Hmm. I have full size bloom running on a server in my basement. It can be ran naively with about 400GB of ram. Using used hardware you can get that for about $1200. Still, with CPU inference, you're looking at about 5 mins per response.
With optimization, I have it down to 140GB of ram. Trying to get it under 120GB without loosing too much accuracy so it can be ran on standard desktop consumer hardware (who's limits are usually 128GB).
Given the lack of resources I have found I figured the general intrest was low? Maybe I will open source it and do a write up.
I think that would be an incredibly interesting write-up. There are many applications where a 5-min response time would be more than adequate. It could slowly churn through the inbox, while I'm not looking. Or parse customer emails and suggest replies for a rep to potentially use.
Mmmm... and what about copyright ? I mean: may I dump all of HN and then consider it a book to be sold for my own profit ? And if I can't do it... what is the difference between this idea and using HN to train an LLM ? And what if I don't want my comments be parts of this LLM ? Or what about the "trash" accounts that don't want to be identified ?
Don't get me wrong: the idea could be nice but... ain't it time to think twice about all this before applying the last technological fad ?
Id argue there isnt an equivilency between an LLM and direct dumping the data straight into a book, theres a significant layer of abstraction there from my understanding.
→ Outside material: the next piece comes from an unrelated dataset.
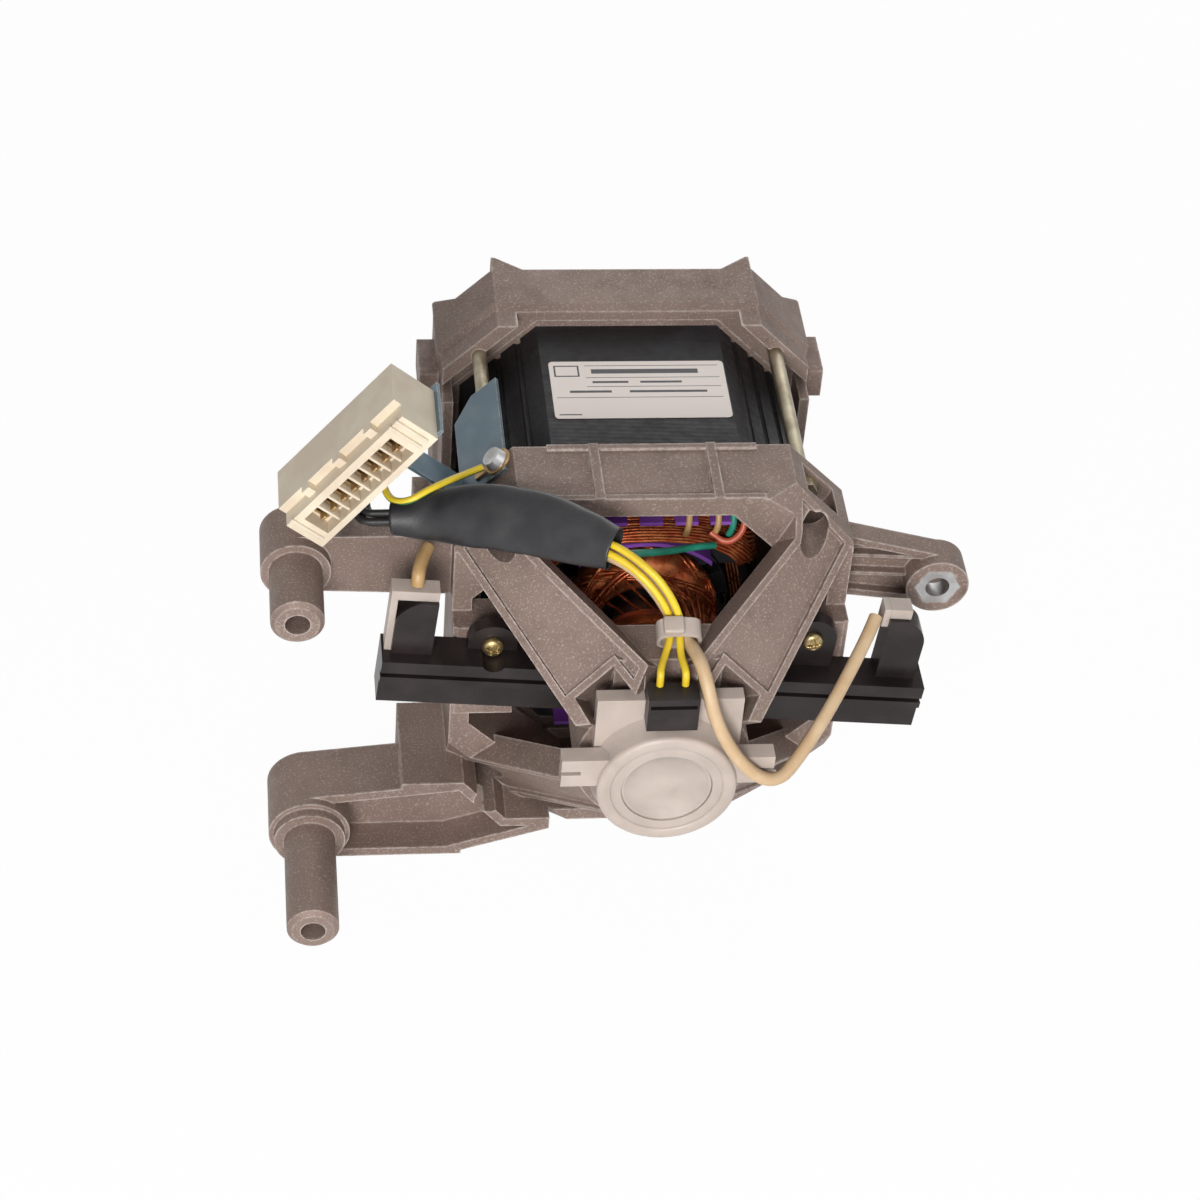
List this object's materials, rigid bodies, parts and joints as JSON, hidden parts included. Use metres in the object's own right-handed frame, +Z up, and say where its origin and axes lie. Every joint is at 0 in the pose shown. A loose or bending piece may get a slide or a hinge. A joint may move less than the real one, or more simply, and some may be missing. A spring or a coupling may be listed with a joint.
{
  "type": "washing machine motor",
  "caption": "Open universal motor: laminated stator between cast end shields, ribbed belt pulley, commutator with sprung carbon brushes, tacho cap, mounting arms and wired connector block.",
  "frame": {"origin": "rotor axis at the middle of the pulley's belt face", "axes": "+Y along the shaft out of the pulley end, -Y to the brush end, +Z up through the label side, +X towards the arm with the nut"},
  "size_m": [0.2323, 0.2301, 0.1761],
  "materials": {
    "cast": "as cast, satin",
    "lamination": "black lacquer",
    "steel": "ground",
    "zinc": "yellow zinc",
    "copper": "enamelled copper",
    "commutator": "turned copper",
    "insulator": "moulded",
    "black_plastic": "moulded",
    "nylon": "moulded nylon",
    "connector": "moulded nylon",
    "label": "plain film",
    "brass": "stamped",
    "carbon": "pressed carbon",
    "sleeve": "shrunk sleeve",
    "yellow": "insulation",
    "green": "insulation",
    "beige": "woven sleeving",
    "tan": "insulation",
    "bracket": "plated sheet",
    "magnet": "sintered"
  },
  "bodies": {
    "frame": {"stator_core": "lamination", "drive_end_shield": "cast", "brush_end_shield": "cast", "through_bolts": "zinc", "rating_label": "label", "mounting_nut": "steel", "drive_bearing_outer_ring": "steel", "brush_bearing_outer_ring": "steel", "brush_holder_left": "black_plastic", "brush_holder_right": "black_plastic", "brush_spring_left": "steel", "brush_spring_right": "steel", "brush_holder_screws": "zinc", "tacho_cap": "nylon", "tacho_coil": "copper", "tacho_plug": "black_plastic", "connector_housing": "connector", "connector_terminals": "brass", "connector_bracket": "bracket", "earth_ring_terminal": "brass", "earth_screw": "zinc", "coil_insulator_upper": "insulator", "coil_insulator_lower": "insulator", "field_coil_upper": "copper", "field_coil_lower": "copper", "cable_sleeve": "sleeve", "yellow_leads": "yellow", "brush_lead_right": "beige", "green_lead": "green", "brush_lead_left": "tan", "harness_leads": "yellow", "earth_wire": "green", "cable_tie": "nylon", "brush_terminal_boot_left": "nylon", "brush_terminal_boot_right": "nylon"},
    "rotor": {"rotor_shaft": "steel", "armature_core": "lamination", "armature_winding": "copper", "commutator": "commutator", "drive_pulley": "steel", "tacho_magnet": "magnet", "drive_bearing_inner_ring": "steel", "brush_bearing_inner_ring": "steel"},
    "drive_bearing_balls": {"drive_bearing_balls": "steel"},
    "brush_bearing_balls": {"brush_bearing_balls": "steel"},
    "brush_left": {"carbon_brush_left": "carbon"},
    "brush_right": {"carbon_brush_right": "carbon"}
  },
  "joints": [
    {"name": "rotor_spin", "type": "hinge", "parent": "frame", "child": "rotor", "pos_m": [0, 0, 0], "axis": [0, 1, 0], "continuous": true},
    {"name": "drive_balls_spin", "type": "hinge", "parent": "frame", "child": "drive_bearing_balls", "pos_m": [0, -0.029, 0], "axis": [0, 1, 0], "continuous": true},
    {"name": "brush_balls_spin", "type": "hinge", "parent": "frame", "child": "brush_bearing_balls", "pos_m": [0, -0.191, 0], "axis": [0, 1, 0], "continuous": true},
    {"name": "brush_left_slide", "type": "slide", "parent": "frame", "child": "brush_left", "axis": [-0.9959, 0, 0.0906], "range_m": [0, 0.006], "stiffness_N_per_m": 200, "springref_m": -0.02, "deforming": ["brush_spring_left"]},
    {"name": "brush_right_slide", "type": "slide", "parent": "frame", "child": "brush_right", "axis": [0.9959, 0, -0.0906], "range_m": [0, 0.006], "stiffness_N_per_m": 200, "springref_m": -0.02, "deforming": ["brush_spring_right"]}
  ],
  "couplings": [
    {"joint": "drive_balls_spin", "follows": "rotor_spin", "ratio": 0.3789},
    {"joint": "brush_balls_spin", "follows": "rotor_spin", "ratio": 0.3636}
  ]
}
It is entirely legal for you to read HN and paraphrase what you learned in a book, which id argue is a much more fair argument.
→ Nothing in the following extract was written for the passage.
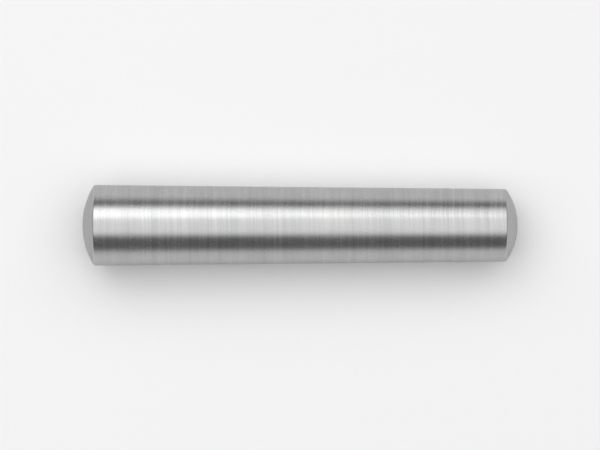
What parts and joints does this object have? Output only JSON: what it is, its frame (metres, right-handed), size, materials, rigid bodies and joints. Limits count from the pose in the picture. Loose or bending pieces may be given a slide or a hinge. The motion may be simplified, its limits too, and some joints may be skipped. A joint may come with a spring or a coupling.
{
  "type": "taper pin",
  "caption": "Solid round pin with a shank that narrows evenly and domed ends, driven into a taper-reamed hole to lock a hub or lever to its shaft.",
  "frame": {"origin": "on the pin's axis, in the plane of the small end's edge, which is the gauge plane where the nominal diameter is measured", "axes": "+X along the pin's axis from the large end towards the small end, the way the pin is driven; Y and Z across it"},
  "size_m": [0.03, 0.0056, 0.0056],
  "materials": {
    "steel": "ground bright"
  },
  "bodies": {
    "root": {"taper_pin": "steel"}
  },
  "joints": []
}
Been thinking about this many times. I regularly check what HM things about a specific book, what services HN recommends to perform a particular task, etc..
To the sibling comment that I asked about doing this locally: there’s really no need for an LLM, much less for GPT-3. All you need is, well, attention. Sentence-transformer embeddings. Perhaps even just fastText.
AIUI sentence-transformer embeddings work for sentences or short paragraphs. But many comments only make sense in the context of parent/GP comments. This is especially true when a comment answers an earlier question.
I'm not sure how we'd pack enough context into a single 'sentence', to get a useful embedding for this purpose.